Café e Bar Super Guanabara: Pastéis de carne seca com damasco; damasco no botequim. Haja!;
Caldo Beleza: Carne de sol puxada na manteiga de garrafa servida no abacaxi; “puxada”, mais um verbete da turma da gourmetização, haja!;
Constança Bar: Alcatra desfiada, creme de manga e cebola caramelizada; carne, manga e cebola. Haja!;
Enchendo Linguiça: Bochechas suínas marinadas com um toque alaranjado, assadas na estufa de linguiça e servida com migas; “com um toque alaranjado” e parei por aqui;
Galeto Sat’s: pastéis abertos cobertos com frango chili reduzido ao molho de cachaça e pêssegos em calda; pastel aberto não dá, definitivamente não dá. Nem os fiéis freqüentadores daquele balcão, em Copacabana, conseguem defender a iniciativa. Haja!;
Gracioso: Coxinha de galinha; aguardando, ansioso, pra saber qual a fruta que vai dentro da coxinha;
Mani & Oca: Dois escondidinhos: um de graviola, carne seca e queijo coalho; outro de porquinho, mandioca e coco polvilhado com amendoim; “porquinho” – por que tudo no diminutivo, caralho?! – e parei por aqui;
Mestre Sala: Discos de massa leve recheados com linguiça de cordeiro, queijo serra da canastra e caqui maçã; “discos”? Quando eu digo que eles são insuperáveis…
Opus: Cinco bolinhos de pernil acompanhados de pasta de abacate; “pasta de abacate” não dá. Mais um portentoso bar que se deixa conspurcar;
Ora pro Nobis: Frango empanado com granola especial e chutney de abacaxi; granola – tolerável, no máximo, no café-da-manhã – de novo.
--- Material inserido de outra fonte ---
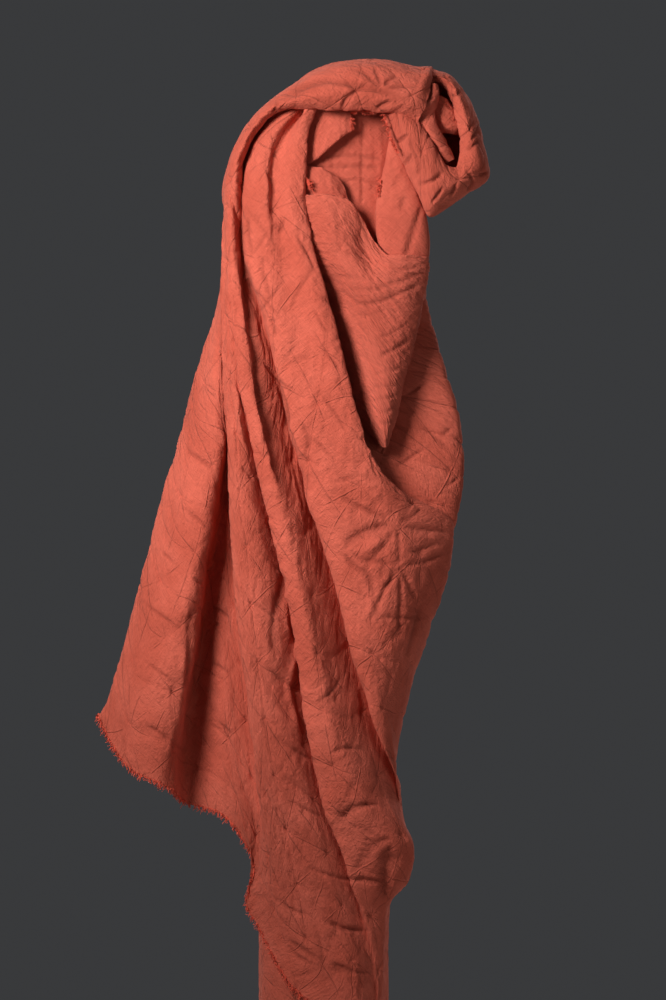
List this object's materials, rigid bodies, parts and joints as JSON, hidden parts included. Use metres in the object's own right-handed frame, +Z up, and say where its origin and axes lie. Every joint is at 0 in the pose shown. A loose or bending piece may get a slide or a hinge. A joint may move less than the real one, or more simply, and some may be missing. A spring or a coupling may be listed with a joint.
{
  "type": "folded jacquard fabric",
  "caption": "Standing roll of quilted coral jacquard cloth, its loose end pulled over the top as a hood and hanging in long slanting folds with a frayed lower edge.",
  "frame": {"origin": "middle of the roll's flat foot, on the surface that it stands on", "axes": "+Z up along the roll, -Y to the front where the hood is open, +X to the viewer's right"},
  "size_m": [0.3899, 0.2281, 1.4397],
  "materials": {
    "roll_cloth": "matte woven cotton with sunken quilt lines",
    "loose_cloth": "matte woven cotton with sunken quilt lines and frayed cut edges"
  },
  "bodies": {
    "root": {"cloth_roll": "roll_cloth", "draped_end": "loose_cloth"}
  },
  "joints": []
}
Haja!;
Os Imortais: Dois bolinhos de arroz recheados com camembert e tangerina, e dois bolinhos de feijão com frango ao curry e abacaxy. Acompanha catchup de goiabada; impossível não vomitar com isso. O catchup de goiabada é a cereja no bolo fecal travestido de tira-gosto;
Pavão Azul: Angu com carne de porco desfiada, geleia de damasco e requeijão cremoso gratinado; outro forte candidato a causar violentas golfadas no idiota que pedir esse troço;
Pontapé Beach: Porção de ovos abertos recheados de dois sabores (bacalhau e camarão), servidos com molho especial de frutas e pimentas; ovo com sabor de bacalhau e camarão. Parei por aqui;
Sabor da Morena: Croquete de filé de costela com farinha de banana e molho de tamarindo; nojento;
Santo Remédio: Pranchinha de jiló no parmesão para uma moela surfista e envolvida em chutney de manga; “pranchinha” e “moela surfista” já fazem dessa merda a campeã no quesito babaquice. Inconcebível;
Sobral da Serra: Rostie de palmito pupunha com lascas de bacalhau, sobre fatia de presunto parma. Acompanha molho agridoce de abacaxi. “com lascas” e parei por aqui.
Manterei distância disso tudo com a satisfação do dever cumprido. Até.